==== Recorded data

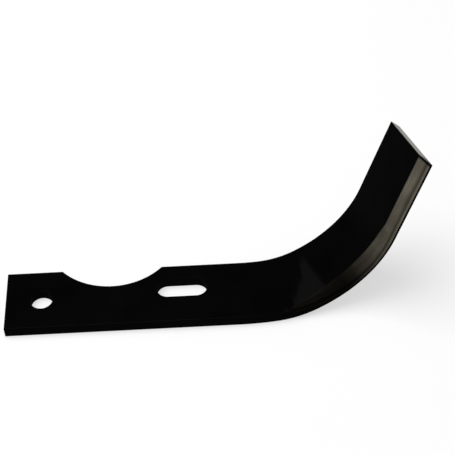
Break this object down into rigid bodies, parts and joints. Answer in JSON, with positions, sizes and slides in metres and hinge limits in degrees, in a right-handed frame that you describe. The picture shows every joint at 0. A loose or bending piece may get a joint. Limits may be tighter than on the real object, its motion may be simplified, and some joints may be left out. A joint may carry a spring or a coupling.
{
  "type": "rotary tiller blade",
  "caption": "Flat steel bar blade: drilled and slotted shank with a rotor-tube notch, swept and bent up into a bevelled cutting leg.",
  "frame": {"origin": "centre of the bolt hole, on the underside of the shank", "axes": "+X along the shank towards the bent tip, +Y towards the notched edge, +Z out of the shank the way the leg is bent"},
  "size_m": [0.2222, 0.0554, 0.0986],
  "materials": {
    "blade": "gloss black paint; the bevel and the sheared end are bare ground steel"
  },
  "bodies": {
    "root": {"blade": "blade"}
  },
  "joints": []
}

========

◆ Task directions ◆
Repeat the whole listing exactly, keeping every line intact.

◆ Output for this task ◆
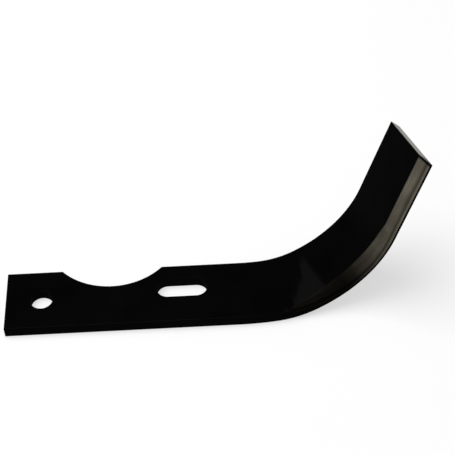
Break this object down into rigid bodies, parts and joints. Answer in JSON, with positions, sizes and slides in metres and hinge limits in degrees, in a right-handed frame that you describe. The picture shows every joint at 0. A loose or bending piece may get a joint. Limits may be tighter than on the real object, its motion may be simplified, and some joints may be left out. A joint may carry a spring or a coupling.
{
  "type": "rotary tiller blade",
  "caption": "Flat steel bar blade: drilled and slotted shank with a rotor-tube notch, swept and bent up into a bevelled cutting leg.",
  "frame": {"origin": "centre of the bolt hole, on the underside of the shank", "axes": "+X along the shank towards the bent tip, +Y towards the notched edge, +Z out of the shank the way the leg is bent"},
  "size_m": [0.2222, 0.0554, 0.0986],
  "materials": {
    "blade": "gloss black paint; the bevel and the sheared end are bare ground steel"
  },
  "bodies": {
    "root": {"blade": "blade"}
  },
  "joints": []
}